Measuring the curve several times not only allows to detect errors (as described before) but are useful to remove this kind of noise. You can average all of the curves together, and use the resulting curve in BeamNG.drive. Note that there shouldn’t be a huge difference from one run to the next (unless your wheel is damaged), so it’s okay if you decide to skip this step :-)
Low torque vibration:
Most wheels cannot handle low torques correctly. The response curve will usually be very plain in the first section, and this will force BeamNG.drive to request huge torques to compensate. This usually creates unwanted vibrations.
To prevent this, make sure you add a slight initial slope to the curve, even if the response curve clearly showed a huge deadzone in that region. This will smooth out the jerky response for low torque situations.
Visualizing the improvements
To assist you with tweaking or verifying the response curve, you can visualize the results in real time, while driving.
- Go to the menu
Apps
>Add app
- Place the
FFB Graph
somewhere on the screen and clickDone
.
The data you are looking for here is:
- Current: shows what torque is being actually requested to the Windows drivers.
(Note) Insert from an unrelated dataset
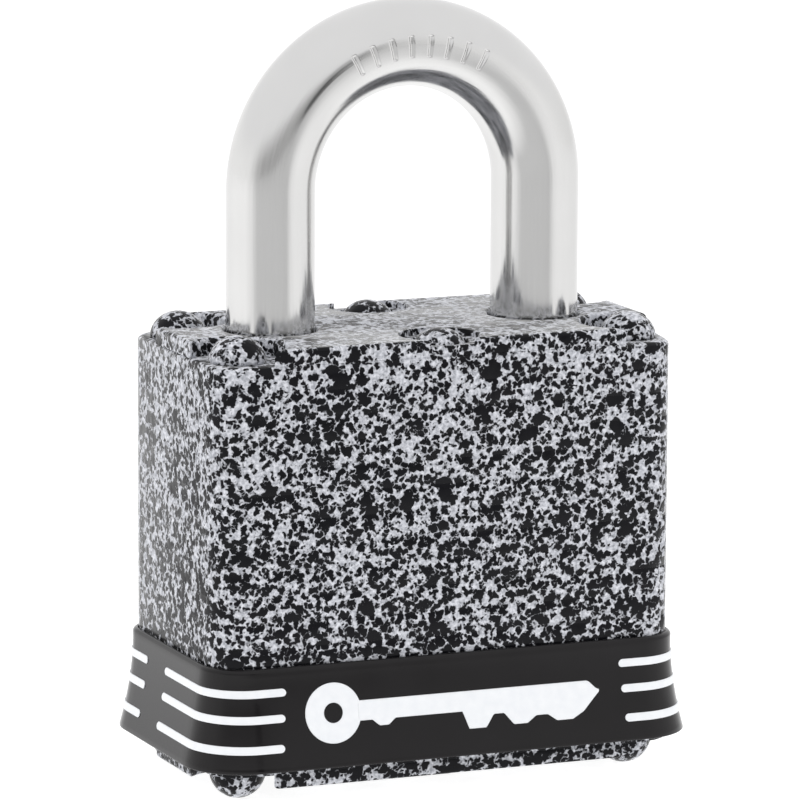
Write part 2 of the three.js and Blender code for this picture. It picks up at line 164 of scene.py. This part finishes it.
def make_paint():
    """A silver lace over black: small holes crowd it, and larger ones break it up.

    A point is silver where it is further from the nearest hole of each size than that hole's
    radius, which coarse noise varies.
    """
    material, tree, shader = new_material("speckled_paint")
    place = place_of(tree)
    ragged = add_node(tree, "ShaderNodeTexNoise",
                      {"Vector": place, "Scale": 1 / (0.4 * MM), "Detail": 1.0})
    shift = add_node(tree, "ShaderNodeVectorMath", {0: ragged.outputs["Color"], 1: (0.5, 0.5, 0.5)},
                     operation="SUBTRACT")
    shift = add_node(tree, "ShaderNodeVectorMath", {0: shift.outputs[0], "Scale": HOLE_RAGGEDNESS * MM},
                     operation="SCALE")
    spot = add_node(tree, "ShaderNodeVectorMath", {0: place, 1: shift.outputs[0]}).outputs[0]
    height = ramp(tree, add_node(tree, "ShaderNodeSeparateXYZ", {0: place}).outputs["Z"],
                  9 * MM, 36 * MM, 0.03, -0.03)
    thin = noise(tree, place, 1.5, detail=2.0)
    small_r = maths(tree, "ADD", ramp(tree, thin, 0.25, 0.75, *SMALL_HOLE_R), height)
    small = maths(tree, "SUBTRACT", holes_near(tree, spot, SMALL_HOLES), small_r)
    large_r = ramp(tree, noise(tree, place, 3.0, detail=1.0), 0.3, 0.7, *LARGE_HOLE_R)
    large = maths(tree, "SUBTRACT", holes_near(tree, spot, LARGE_HOLES), large_r)
    silver = ramp(tree, maths(tree, "MINIMUM", small, large), -0.035, 0.045)
    flecks = noise(tree, place, 0.3, detail=2.0)
    tint = blend_colour(tree, ramp(tree, flecks, 0.32, 0.68), PAINT_SILVER, PAINT_PALE)
    tree.links.new(blend_colour(tree, silver, PAINT_BLACK, tint), shader.inputs["Base Color"])
    tree.links.new(ramp(tree, silver, 0, 1, 0.22, 0.45), shader.inputs["Roughness"])
    orange_peel = noise(tree, place, 1.1, detail=1.0)
    relief = maths(tree, "ADD", silver, maths(tree, "MULTIPLY", orange_peel, 2.5))
    tree.links.new(bump(tree, relief, 0.03), shader.inputs["Normal"])
    shader.inputs["Specular IOR Level"].default_value = 0.1
    shader.inputs["Sheen Weight"].default_value = 0.68
    shader.inputs["Sheen Roughness"].default_value = 0.24
    return material


paint = make_paint()


def finish_piece(piece, material, slot, body, *nodes):
    """Gives a piece its material and its body, and hides the CAD nodes that it stands for."""
    piece.data.materials.clear()
    piece.data.materials.append(material)
    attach(piece, body)
    if nodes:
        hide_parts(*nodes)
    return piece


# ---- Laminations and end plates ----
# Sixteen punched steel plates between two thinner end plates, stacked and riveted, then painted
# as one, so the paint bridges the seams and only a hairline shows between plates.
def rounded_copy(name, node, rounding, segments=2):
    """A copy of a CAD node, its loose triangles joined, with its sharp edges rounded.

    `rounding` takes the x, y and z of the edges' middles in millimetres, as arrays, and gives the
    width of the rounding on each.
    """
    work = bmesh.new()
    work.from_mesh(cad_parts[node].data)
    bmesh.ops.remove_doubles(work, verts=work.verts, dist=0.0005 * MM)
    bmesh.ops.dissolve_limit(work, angle_limit=math.radians(0.5), verts=work.verts, edges=work.edges)
    weight = work.edges.layers.float.new("bevel_weight_edge")
    sharp = [edge for edge in work.edges if edge.calc_face_angle(0) > math.radians(40)]
    middles = np.array([(edge.verts[0].co + edge.verts[1].co) / 2 for edge in sharp]) / MM
    widths = rounding(*middles.T) + 0 * middles[:, 0]
    for edge, share in zip(sharp, widths / widths.max()):
        edge[weight] = share
    mesh = bpy.data.meshes.new(name)
    work.to_mesh(mesh)
    work.free()
    mesh.shade_smooth()
    piece = bpy.data.objects.new(name, mesh)
    bpy.context.scene.collection.objects.link(piece)
    bevel = piece.modifiers.new("edges", "BEVEL")
    bevel.width = widths.max() * MM
    bevel.segments = segments
    bevel.limit_method = "WEIGHT"
    bevel.use_clamp_overlap = False
    bevel.harden_normals = True
    return piece


BODY_W, BODY_D, BODY_R = 39.7, 20.4, 2.6
SEAM_EDGE = 0.015
SHOULDER_EDGE = 0.45


def shoulder(x, y, z):
    """The topmost lamination is rounded over round its four upper corners."""
    corner = (np.abs(x) > BODY_W / 2 - BODY_R) & (np.abs(y) > BODY_D / 2 - BODY_R)
    return np.where(corner & (z > 35.1), SHOULDER_EDGE, SEAM_EDGE)


for number in range(1, 17):
    node = f"lamination_{number:02d}"
    edges = shoulder if number == 16 else lambda x, y, z: SEAM_EDGE
    plate = rounded_copy(f"painted_{node}", node, edges, 3 if number == 16 else 2)
    finish_piece(plate, paint, "speckled_paint", "body", node)


def top_plate_edges(x, y, z):
    """Soft along the top, finer round the middle rivets' dishes, and sharp at the seam below."""
    dish = (np.abs(x) < 3.7) & (np.abs(y) > 3.9)
    return np.where(dish, 0.06, np.where(z > 36.3, 0.32, SEAM_EDGE))


def bottom_plate_edges(x, y, z):
    """Soft along the underside's outline, finer round its holes, and sharp at the seam above."""
    hole = np.hypot(x, y) < 5
    hole |= np.hypot(x, np.abs(y) - 7.5) < 2.6
    return np.where(hole, 0.08, np.where(z < 1.5, 0.28, SEAM_EDGE))


for node, edges in (("top_plate", top_plate_edges), ("bottom_plate", bottom_plate_edges)):
    plate = rounded_copy(f"painted_{node}", node, edges, 3)
    finish_piece(plate, paint, "speckled_paint", "body", node)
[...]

This is usually not the torque we want, but remember we have to lie to the drivers in order to get the torque we want.
- Uncorrected: shows what is the expected resulting torque after having travelled through the drivers, firmware and hardware. In other words, the actually desired torque.
- Limit: is just the force limit the user has selected in the FFB menu. No forces greater than this will be generated.
- Unlimited: shows what would have been requested, if the force limit wasn’t in place.
For example, in most steering wheels, you will typically notice that uncorrected
forces are smaller than current
forces in low-torque situations, because of the initial FFB deadzone.
A very good steering wheel should have a very linear FFB response, and so the uncorrected
and current
forces should be almost the same through the entire range of torques.